Well, I went to a show last night. And it wasn't just any ol' show. Dinosaur Jr. were in town last night, and they fucking ruled. Mike Watt opened, and that was cool too. Watt and his band covered Wire which was totally fucking awesome, and was more or less the first song I heard when I got there. Once I heard that, I got a feeling that it was only a small indication of even better things to come. The show was loud. Really loud. There was a heavy emphasis on amplifiers and guitar while vocals took a back seat. The place was packed, and there was an interesting conglomeration of people in attendance. Not to sound hyperbolic, but I was kind of paralyzed in awe. They played "The Wagon" which is for all intents and purposes my favorite Dino song. The new song "I Don't Wanna Go There" is like a serious jam, and went on for way longer then I expected. Seeing J. Mascis playing live is almost out of this world.

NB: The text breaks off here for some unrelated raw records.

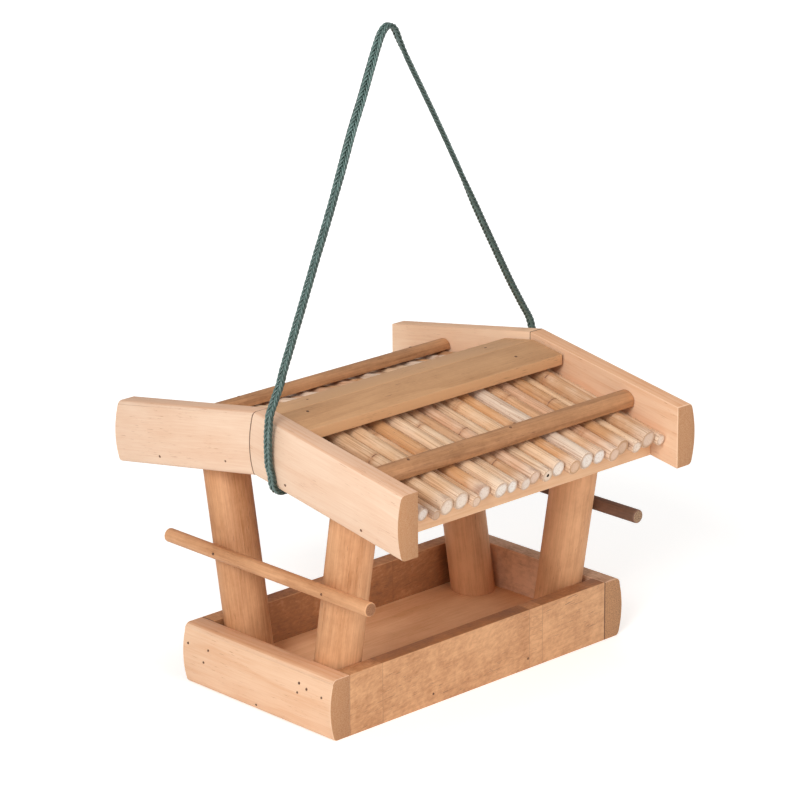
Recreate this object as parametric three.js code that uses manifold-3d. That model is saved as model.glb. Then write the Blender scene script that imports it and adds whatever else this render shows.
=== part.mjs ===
// Hanging bird table: a feeding tray, four leaning posts and a reed roof, carried by a loop of cord.
// Millimetres, +Z up. X runs along the ridge, -Y is the front slope, and the tray's underside is z = 0.
import * as THREE from "three";
import { mergeVertices } from "three/addons/utils/BufferGeometryUtils.js";
import Module from "manifold-3d";

const wasm = await Module();
wasm.setup();

// Gap where round or cut faces meet
const clearance = 0.3;
const cutOverrun = 20;

// Tray
const bayLength = 200;
const trayWidth = 122;
const sideThickness = 10;
const floorThickness = 10;

// Half-log board, which makes the tray ends and the four gable boards
const boardWidth = 35.5;
const boardEdge = 11.5;
const boardBulge = 3;

// Posts: dowels that stand on the floor and lean out to the eaves
const postDiameter = 26;
const postLean = THREE.MathUtils.degToRad(9.6);

// Roof deck: two boards that meet at the ridge
const deckPeakHeight = 151.6;
const deckPitch = THREE.MathUtils.degToRad(12);
const deckThickness = 10;
const deckReach = 95.5;

// Gables
const gableRise = 21.2;
const gablePitch = THREE.MathUtils.degToRad(9.6);
const gableReach = 115;

// Reeds
const reedOverhang = 8.5;
const reedStagger = 1.8;
const reedRidgeGap = 3;
const reedKnuckleLength = 2.4;
const reedShoulderShare = 0.96;
const reedTipShare = 0.93;
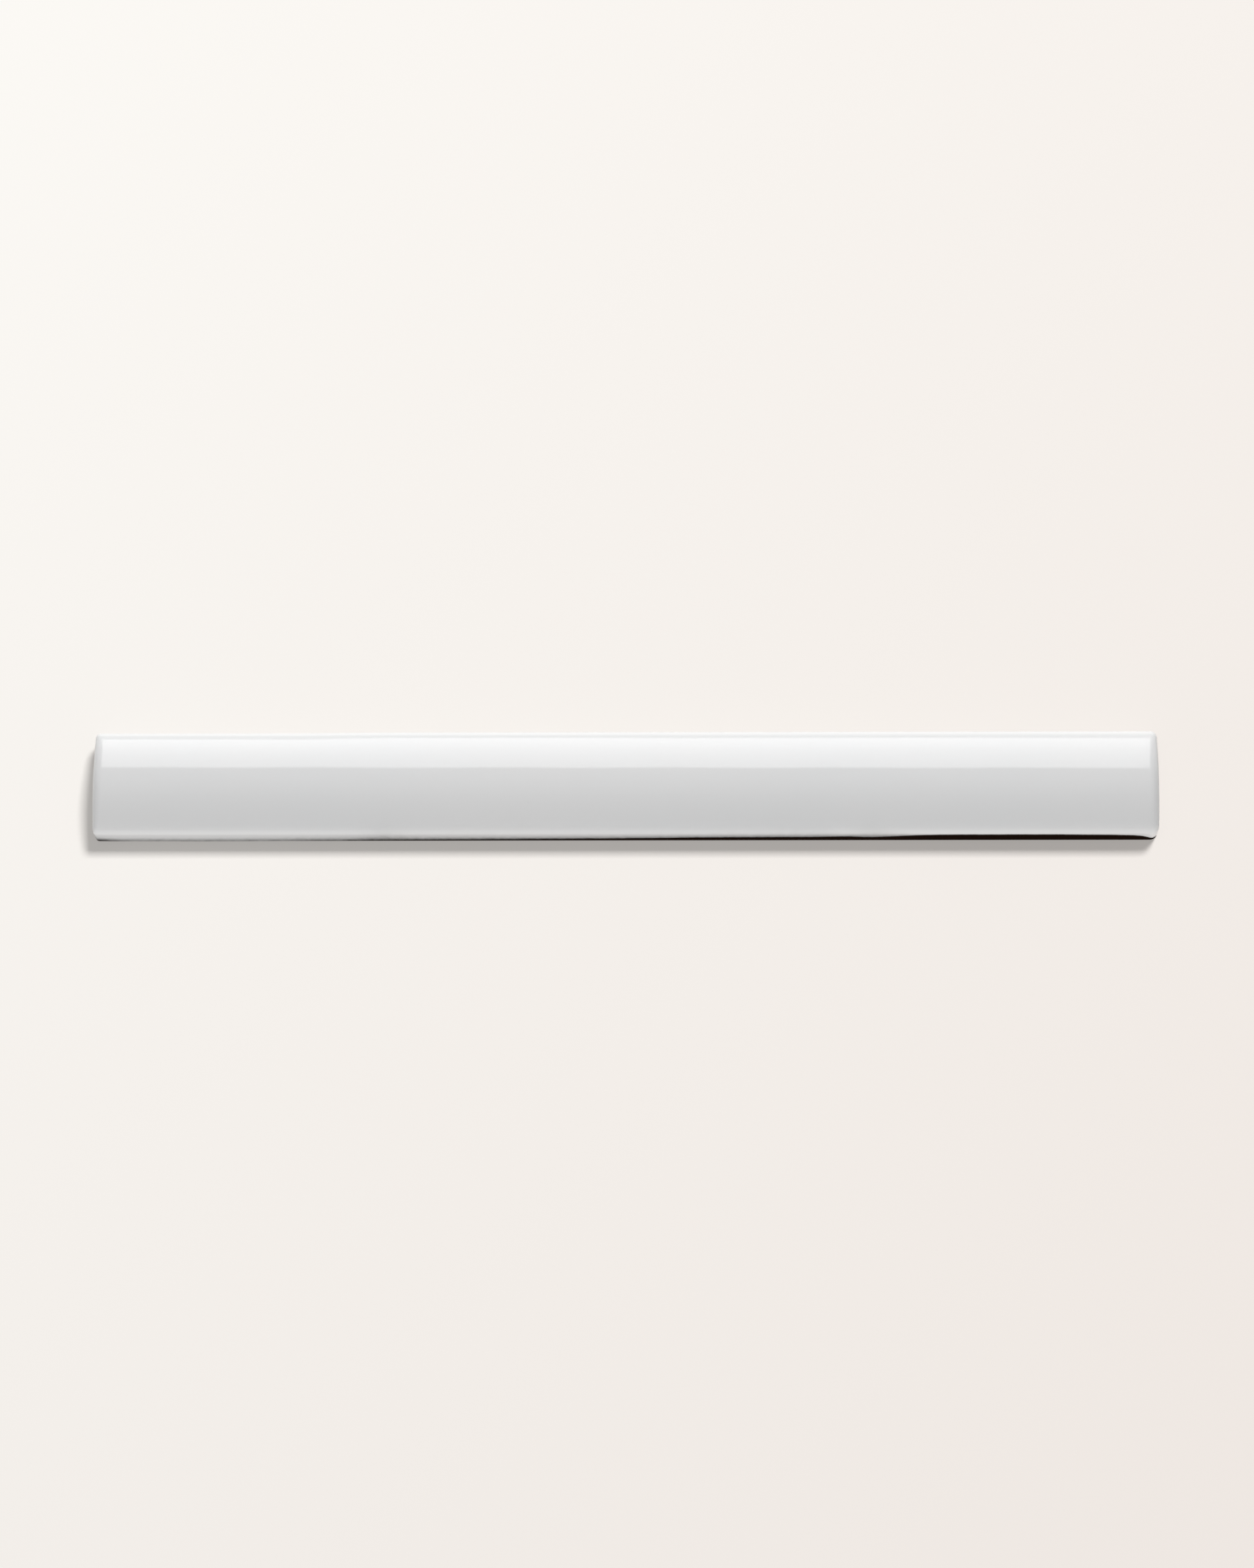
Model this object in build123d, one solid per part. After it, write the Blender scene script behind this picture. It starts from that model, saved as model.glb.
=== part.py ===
from build123d import *
from math import asin, cos, radians, tan
import os

# Glazed ceramic bead moulding: one pressed and fired piece, lying on its back.
# Millimetres. X runs along the bead, Y across it, Z up out of the back.
# The origin is the middle of the back.

# The bead as a whole
LENGTH = 200.0
WIDTH = 20.0
HEIGHT = 9.0

# Section: a shallow crown that rolls over two shoulders into upright sides
CROWN_RADIUS = 18.0
SHOULDER_RADIUS = 2.6

# Soft edges left by the die and the glaze
END_ROUND = 1.5
FOOT_BEVEL = 0.3

# Keying grooves pressed into the back for the adhesive
GROOVE_COUNT = 3
GROOVE_WIDTH = 3.0
GROOVE_PITCH = 5.4
GROOVE_DEPTH = 0.8
GROOVE_DRAFT = 20.0
GROOVE_END_LAND = 8.0


def bead_section():
    """The closed outline across the bead, in the YZ plane: back, sides, shoulders and crown."""
    half = WIDTH / 2
    shoulder_y = half - SHOULDER_RADIUS
    crown_centre_z = HEIGHT - CROWN_RADIUS
    # the shoulder is tangent to the inside of the crown and to the side
    reach = CROWN_RADIUS - SHOULDER_RADIUS
    roll = asin(shoulder_y / reach)
    shoulder_z = crown_centre_z + reach * cos(roll)
    tangent_y = CROWN_RADIUS * shoulder_y / reach
    tangent_z = crown_centre_z + CROWN_RADIUS * cos(roll)

    with BuildSketch(Plane.YZ) as section:
        with BuildLine():
            Polyline((-half, shoulder_z), (-half, 0), (half, 0), (half, shoulder_z))
            RadiusArc((half, shoulder_z), (tangent_y, tangent_z), -SHOULDER_RADIUS)
            ThreePointArc((tangent_y, tangent_z), (0, HEIGHT), (-tangent_y, tangent_z))
            RadiusArc((-tangent_y, tangent_z), (-half, shoulder_z), -SHOULDER_RADIUS)
        make_face()
    return section.sketch


def fired_blank():
    """The bead at full length, with its end arrises rolled over and its foot bevelled."""
    blank = extrude(bead_section(), LENGTH / 2, both=True)
    for end in (blank.faces().sort_by(Axis.X)[0], blank.faces().sort_by(Axis.X)[-1]):
        rolled = [edge for edge in end.edges() if edge.center().Z > FOOT_BEVEL / 2]
        blank = fillet([edge for edge in blank.edges() if edge in rolled], END_ROUND)
    back = blank.faces().sort_by(Axis.Z)[0]
    return chamfer(back.outer_wire().edges(), FOOT_BEVEL)


def keying_groove():
    """One groove on the centre line: round-ended in plan, narrowing towards its floor."""
    floor_width = GROOVE_WIDTH - 2 * GROOVE_DEPTH * tan(radians(GROOVE_DRAFT))
    length = LENGTH - 2 * GROOVE_END_LAND
    with BuildSketch() as mouth:
        SlotOverall(length, GROOVE_WIDTH)
    with BuildSketch(Plane.XY.offset(GROOVE_DEPTH)) as floor:
        SlotOverall(length - (GROOVE_WIDTH - floor_width), floor_width)
    return loft([mouth.sketch, floor.sketch])


def bead_moulding():
    """The whole piece: the rolled blank with its row of grooves cut in the back."""
    piece = fired_blank()
    groove = keying_groove()
    for number in range(GROOVE_COUNT):
        offset = (number - (GROOVE_COUNT - 1) / 2) * GROOVE_PITCH
        piece -= Pos(0, offset, 0) * groove
    return piece


os.makedirs("parts", exist_ok=True)
export_step(bead_moulding(), "parts/bead_moulding.step")
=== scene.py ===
"""Dresses the glazed ceramic bead moulding: its fired surface, its glaze, the studio and the camera.

The bead lies on its back at the origin: X runs along it, Y across it, Z up through the crown.
The near side is the -Y side, which is the lower one in the picture. The mesh is worked out in
millimetres, as are the values named _MM. All other lengths are in metres.
"""
import math

import bpy
import numpy as np
from mathutils import Matrix, Vector


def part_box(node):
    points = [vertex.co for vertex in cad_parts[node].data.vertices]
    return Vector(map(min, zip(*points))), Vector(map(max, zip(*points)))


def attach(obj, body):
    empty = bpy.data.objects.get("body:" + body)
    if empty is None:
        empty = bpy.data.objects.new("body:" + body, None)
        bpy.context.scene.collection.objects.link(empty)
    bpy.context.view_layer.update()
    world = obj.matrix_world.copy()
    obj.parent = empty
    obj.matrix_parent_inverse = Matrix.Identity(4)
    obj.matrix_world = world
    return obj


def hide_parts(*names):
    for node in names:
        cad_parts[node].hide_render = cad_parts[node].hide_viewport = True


NODE = "bead_moulding"
PIECE = "glazed_bead"
FLOOR = "studio_floor"
# Share of the clay that the glaze hides. Where it is low, the clay and the thin glaze show painted shade.
GLAZE_COVER_AND_SHADE_MASK = "glaze_cover_and_painted_shade"
MM = 0.001
QUARTER_TURN = math.pi / 2
NEAR, FAR = -1, 1
LEFT, RIGHT = -1, 1

# Section of the bead. The glazed face lies inside the solid by the inset.
CROWN_RADIUS_MM = 18.0
SHOULDER_RADIUS_MM = 2.6
FOOT_BEVEL_MM = 0.2
SKIN_INSET_MM = 0.02

# The ends roll over. Each pair is the roll's length along the bead and its depth inwards.
# A corner's roll gives way to the crown's up the section, sooner with a higher blend.
CROWN_ROLL_MM = (1.9, 1.5)
CORNER_ROLL_MM = {
    (LEFT, FAR): (0.9, 0.6),
    (RIGHT, FAR): (1.2, 1.1),
    (RIGHT, NEAR): (1.5, 1.2),
    (LEFT, NEAR): (0.7, 0.6),
}
ROLL_BLEND = 4

# The far side draws in a little towards the left end: the amount, and where it starts and is complete
DRAW_IN_MM = 0.1
DRAW_IN_SPAN_MM = (-44.0, -64.0)

# Keying grooves in the back
GROOVE_CENTRES_MM = (-5.4, 0.0, 5.4)
GROOVE_WIDTH_MM = 3.0
GROOVE_DEPTH_MM = 0.8
GROOVE_DRAFT = math.radians(20.0)
GROOVE_END_LAND_MM = 8.0

# Glaze: how far it stands proud of the bare clay, and the fat lip along its lower edge
GLAZE_THICKNESS_MM = 0.06
LIP_HEIGHT_MM = 0.35
LIP_SWELL = 0.15
LEAST_MARGIN_MM = 0.08

# Glaze on the near side: place along the bead, height of the bare clay, and height over which it clears. The
# bare clay and the clearing glaze make the dark band along the near foot, which is partly painted shade.
NEAR_MARGIN_AND_SHADE_MM = (
    (-99.2, 1.15, 1.4), (-97.0, 0.6, 1.4), (-94.5, 0.3, 1.4), (-80.0, 0.1, 1.5), (-68.0, 0.2, 1.6),
    (-52.0, 0.6, 1.8), (-45.4, 0.9, 2.4), (-40.0, 1.0, 1.8), (-16.0, 1.4, 1.6), (0.0, 1.7, 1.6),
    (15.0, 2.3, 1.4), (36.0, 2.5, 1.6), (41.4, 2.9, 1.1), (46.5, 2.3, 1.8), (51.3, 3.1, 1.0),
    (54.5, 3.6, 0.5), (59.5, 4.1, 0.1), (80.0, 4.15, 0.1), (90.6, 3.85, 0.1), (95.5, 3.5, 0.1),
    (97.1, 3.0, 0.1), (98.8, 1.5, 0.4),
)
CLEARING_POWER = 1.3

# Glaze on the far side: an even foot of bare clay. Across an end, it runs from one side's to the other's.
FAR_MARGIN_MM = 0.7
FAR_CLEARS_MM = 0.25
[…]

There was no dead air at any point as J. was constantly tinkering and doodling around with his guitar the entire time. Two months ago, I saw Witch and that was badass and featured J. playing drums. But seeing J. play drums is one thing while seeing him play guitar is another beast entirely. On stage, he looks almost completely unassuming but then he starts playing and just shreds. He just shreds right threw everything. It doesn't matter whether its hot inside or kind of cold outside or if its loud or how much the beer costs. The only thing that matters is that J. fucking Mascis is playing motherfucking guitar. Yeah, it was awesome. They played "Freak Scene" and the whole place went nuts which was kind of funny because I kind of got the impression that there were some people there who had never seen Dino live or they had just started listening to the band in general. They played "Feel the Pain" which truth be told I always forget about. Like I recognize the song from the radio, but I always forget its Dinosaur Jr. Way back when, I was the same way with "Creep". The encore was sweet albeit brief. Lou was openly taking requests for the encore set which resulted in "Just Like Heaven" which was totally awesome. The encore set ended up being a little short because I think some bro jumped off the balcony. At first I thought the encore was short because people requested "Just Like Heaven" and for whatever reason requesting that song maxed out the crowd's credit in requesting further songs. Either way, the show was fucking rad and my ears are still ringing. 

Set List for Dinosaur Jr., May 2 @ The Ottobar
-"The Wagon"
-"Been There All The Time"
-"Back To Your Heart"
-"I Don't Wanna Go There"
-"Out There"
-"Feel The Pain"
-"Pick Me Up"
-"Freak Scene"
-"Just Like Heaven"
-there was another song, but the name of it escapes my mind.